GT: With integration and rapid access to information which only has to be entered once -- in effect creating one giant computer-based justice system -- there are increasing concerns about civil liberties and privacy issues. Is there a guiding principle that can help us work our way through these concerns?

Meese: Yes. The fundamental principle is that your system would not allow into it any information that is already protected as private by any of the elements. But most information is not protected and ... they put it into the system in a different way using a different format, sometimes with different facts, leaving out some and adding others. So the result is you don't have a systematized way of looking at that information. So I would say that the issue is not privacy limitations or civil liberty limitations, but it is technical limitations of not being able to have these things in the same format.

If there were problems of legal access to information, then you have to solve those. You have to decide, "Is this something the system should have or shouldn't have?" But almost all the information we are talking about is already available to each of the elements in the system, but they just never put it together into a systematized way that all other parts of the system can also access.

GT: What are the fundamental barriers to actually implementing such an integrated system?

Meese: The first obstacle is people.
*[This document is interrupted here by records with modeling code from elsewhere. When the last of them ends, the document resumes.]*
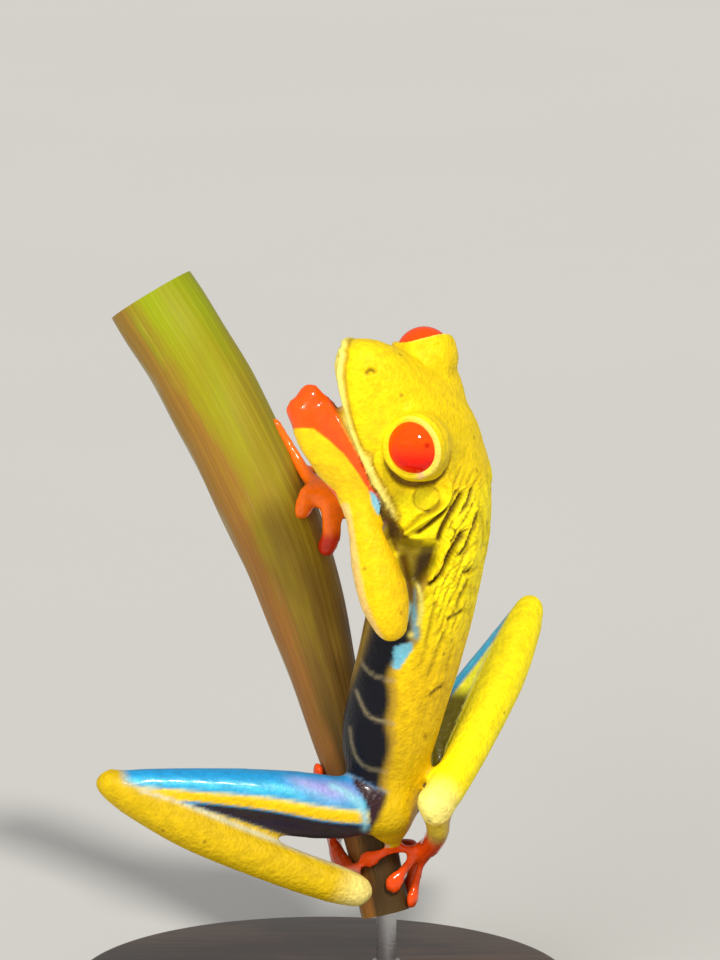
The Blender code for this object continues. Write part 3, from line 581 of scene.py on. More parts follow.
# Legs, under the skin
# Both legs are folded: the left one out to the side, the right one against the flank. The left foot is
# laid up the far side of the stalk and the right foot down its near side.
HIP_LEFT, KNEE_LEFT, HEEL_LEFT = (6.3, -2.2, 17.8), (-24.5, -9, 21.3), (4.2, -1.2, 8.2)
HIP_RIGHT, KNEE_RIGHT, HEEL_RIGHT = (10.3, 3.2, 20.4), (25.1, 19, 41), (13.2, -5.2, 18.2)
THIGH = [(-0.06, 2.9, 3.1), (0.15, 3.2, 3.3), (0.4, 2.9, 3), (0.7, 2.3, 2.3), (0.93, 1.9, 1.8), (1, 1.8, 1.7)]
SHIN = [(0, 1.9, 1.8), (0.1, 2.2, 2), (0.35, 2.5, 2.3), (0.7, 2.2, 2.1), (0.93, 2.1, 2), (1, 2, 1.9)]
ANKLE_LEFT, ANKLE_RIGHT = np.array((1.6, 7.6, 12.2)), np.array((12.4, 5.6, 12.4))
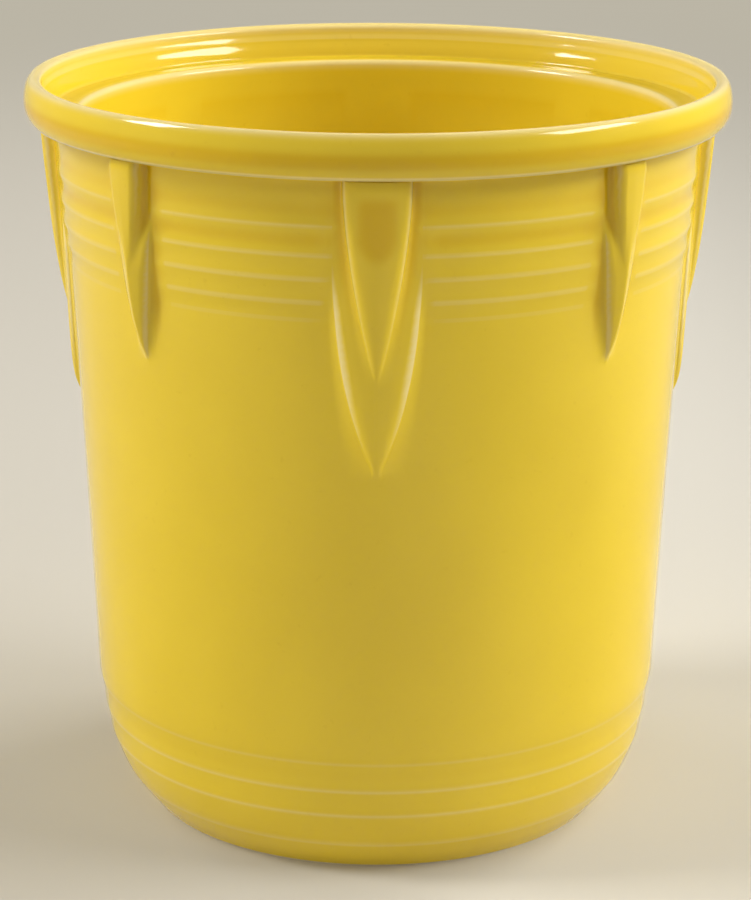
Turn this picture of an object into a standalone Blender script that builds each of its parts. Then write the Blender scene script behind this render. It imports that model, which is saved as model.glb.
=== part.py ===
"""Glazed ceramic kitchen canister: a turned crock with a lid seat, rings and stepped pendants."""

from math import cos, exp, pi, radians, sin, sqrt, tau

import bmesh
import bpy

MM = 0.001

# Overall form, measured from the table to the crest of the rim
HEIGHT = 188.0 * MM
RIM_RADIUS = 88.0 * MM
WALL_TOP_RADIUS = 79.4 * MM
WALL_FOOT_RADIUS = 72.7 * MM
WALL_SAG = 0.3 * MM
WALL_THICKNESS = 5.0 * MM
FLOOR_THICKNESS = 6.5 * MM
FLOOR_FILLET = 16.0 * MM

# Rolled rim
RIM_BAND = 11.0 * MM
RIM_CREST_INSET = 2.2 * MM
RIM_WIDEST_DROP = 5.9 * MM
RIM_TUCK = 3.6 * MM
RIM_LIP = 1.9 * MM
UNDERCUT = 1.5 * MM

# Gallery inside the rim, where a lid sits
GALLERY_DEPTH = 8.6 * MM
GALLERY_RADIUS = 81.6 * MM
GALLERY_FILLET = 1.2 * MM
LEDGE_WIDTH = 4.8 * MM
LEDGE_ROUND = 1.4 * MM
LEDGE_BLEND = 5.6 * MM

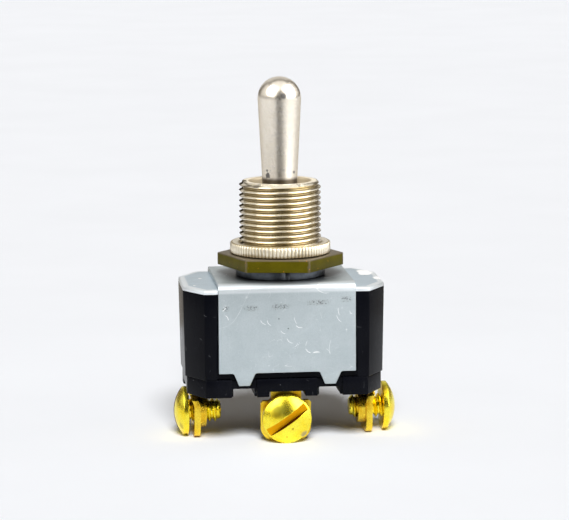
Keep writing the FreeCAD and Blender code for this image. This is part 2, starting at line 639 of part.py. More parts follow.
def make_nuts():
    """Hexagon nut, knurled nut and the washer below them."""
    made = []
    hexagon = new_body("hex_nut")
    plan = new_sketch(hexagon, "XY_Plane", "plan", "hex_low")
    turned = value("hex_turn")
    reach = value("hex_flats") / math.sqrt(3)
    corners = [math.radians(60 * index + turned) for index in range(6)]
    draw_loop(plan, [(reach * math.cos(corner), reach * math.sin(corner)) for corner in corners])
    draw_circle(plan, (0, 0), "thread_radius + nut_clear")
    extrude(hexagon, "Pad", plan, "hex_high - hex_low", "plate")
    top = value("hex_high")
    inside = value("thread_radius + nut_clear")
    dress(hexagon, "Chamfer", "edges", "edge_break * 0.8",
          lambda edge: lies_along(edge, (0, 0, 1)) or (at_place(edge, z=top) and not is_circle(edge, inside)))
    made.append(hexagon)

    ring = new_body("knurled_nut")
    plan = new_sketch(ring, "XY_Plane", "plan", "ring_low")
    draw_circle(plan, (0, 0), "ring_radius")
    draw_circle(plan, (0, 0), "thread_radius + nut_clear")
    extrude(ring, "Pad", plan, "ring_high - ring_low", "disc")
    tooth = new_sketch(ring, "XY_Plane", "knurl", "ring_low - 0.1")
    step = math.pi * value("ring_radius") / value("knurl_count")
    draw_loop(tooth, [
        ("ring_radius - knurl_deep", "0 * strip"),
        ("ring_radius + knurl_deep", -2.1 * step),
        ("ring_radius + knurl_deep", 2.1 * step),
    ])
    cut = extrude(ring, "Pocket", tooth, "ring_high - ring_low + 0.2", "knurl_cut", back=True)
    around = ring.newObject("PartDesign::PolarPattern", "knurls")
    around.Originals = [cut]
    around.Axis = ([item for item in ring.Origin.OriginFeatures if item.Role == "Z_Axis"][0], [""])
    around.Angle = 360
    around.setExpression("Occurrences", "Dims.knurl_count")
    ring.Tip = around
    doc.recompute()
    made.append(ring)

    washer = new_body("lock_washer")
    plan = new_sketch(washer, "XY_Plane", "plan", "frame_top")
    draw_circle(plan, (0, 0), "washer_radius")
    draw_circle(plan, (0, 0), "thread_radius + nut_clear")
    extrude(washer, "Pad", plan, "hex_low - frame_top", "ring")
    notch = new_sketch(washer, "XY_Plane", "notch", "hex_low")
    draw_loop(notch, [
        ("0 * strip", "-washer_radius - 1"),
        ("edge_break * 2", "-washer_radius - 1"),
        ("edge_break * 2", "-thread_radius + 0.5"),
        ("0 * strip", "-thread_radius + 0.5"),
    ])
    extrude(washer, "Pocket", notch, "edge_break * 3", "notch_cut")
    made.append(washer)
    return made


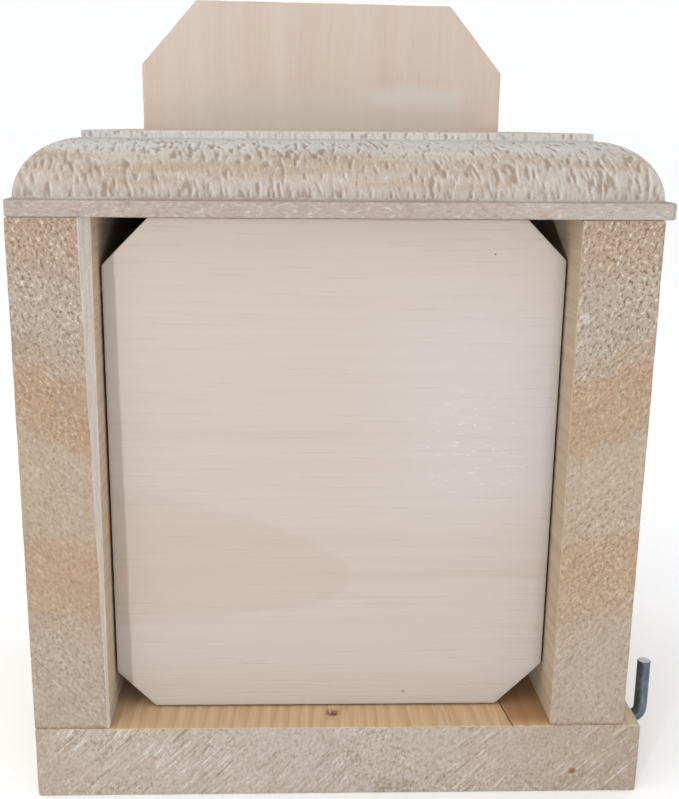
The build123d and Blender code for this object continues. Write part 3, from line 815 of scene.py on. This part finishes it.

The second obstacle is institutions. And the third obstacle is resources. In reality what we often call the criminal justice system is not really a system at all, but a collection of separate and often disparate elements, all more or less related and all more or less dedicated to the same objectives and missions. The obstacles that need to be overcome in terms of the people is to obtain the kind of commitment to change, that is too often sacrificed by bureaucratic inertia. In other words, we have always done it this way. We have to have people in our criminal justice process willing to say, "I'm willing to take a chance, to take a risk and see whether change might improve my ability to do my job." We need the willingness and the co-operation to give up personal prerogatives and try something new.

I believe that a criminal justice system based on networks, utilizing modern technology, is going to benefit everyone. It benefits the law abiding citizen because it improves public safety. It makes their communities and homes safer. The cause of justice is served because we will have more accurate identification of people who have actually committed crimes and also we have the ability to cut loose at an earlier stage those against whom the evidence is not there. We have the improved management of evidence itself. And we certainly would have more prompt, efficient and effective trials.

The cause of the taxpayer would be served because it means better utilization of resources and lower costs, getting more value for the money. And the participants in the system -- the police, the courts and the correctional officials -- would benefit because they could do a better job with less frustration and less unnecessary effort.

Technology has the ability to break down the barriers and to be a catalyst for improvement and change. We have to figure out on a more grand basis what works and what doesn't. And we need to develop a network that is capable of serving the needs of the real people while reducing and preventing suffering. I believe that technology is both the catalyst and the means that we have to use in the century ahead to make the people of our nation more safe and more free.